Right from the origins of the Order of the Servants of Mary (1233), there were people and married couples who desired to share the spirituality of the order. Some laymen were accepted in the priories as "oblates", according to the Benedictine habit to accept some laymen in their monasteries. The majority of those people, who shared the Spirit of the Servants of Mary, remained in their own environment, carrying out their own work, family duties and fulfilling social obligations of their time. In the year1424, the Pope Martin V with the Bull “Sedis apostolicae providentia”  officially recognized the Secular Order of the Servants of Mary. Following the principles established by the Pope, all the men and women who were living the spirituality of the mendicant orders (Franciscans, Dominicans, Augustinians, Carmelites and Servites) became "Third Order", each receiving a specific rule of life.
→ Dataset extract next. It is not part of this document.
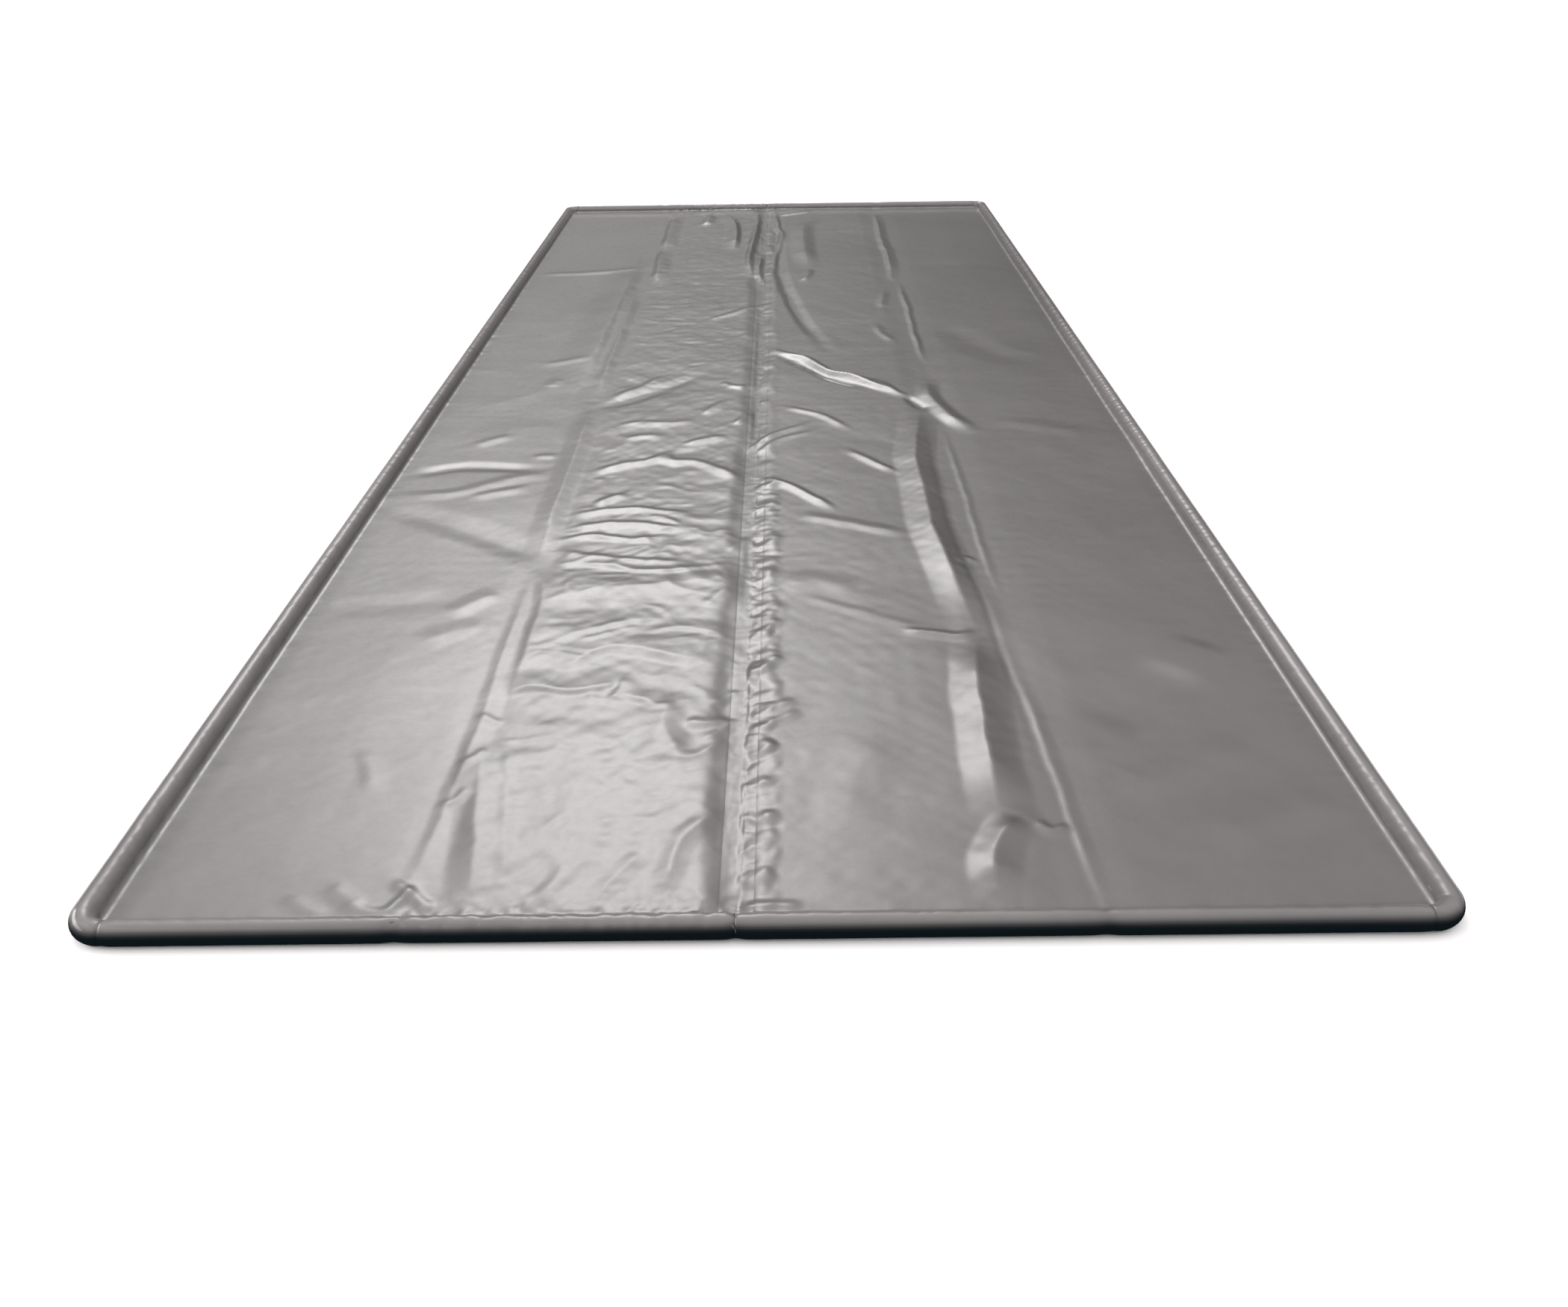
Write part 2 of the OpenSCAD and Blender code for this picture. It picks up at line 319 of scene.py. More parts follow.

Since then, up to a few years ago, the name "Third Order" was most commonly used to designate the groups of people who were tied up to the order of the Servants of Mary and the other mendicant orders, even though some of these groups were called "Consortia". From the end of the sixteenth century, the third Order of the Servants of Mary was supported and vigorously animated by the Prior General of the Order. Since then the Prior General played an important role for canonical approval, animation of the secular fraternities that came up in our parishes and in diocesan environments in which the figure of Mary and the mystery of her Sorrows are contemplated by the group of these people. The present Rule of Life of the Secular Order of the Servants of Mary, prepared according to the directives of the second Vatican council and the principles of the new Constitutions of the Order of the Servants of Mary was approved by the Apostolic See in 1987. And after a series of revisions of the text, it was approved by the Holy See on the 29th of April 1995.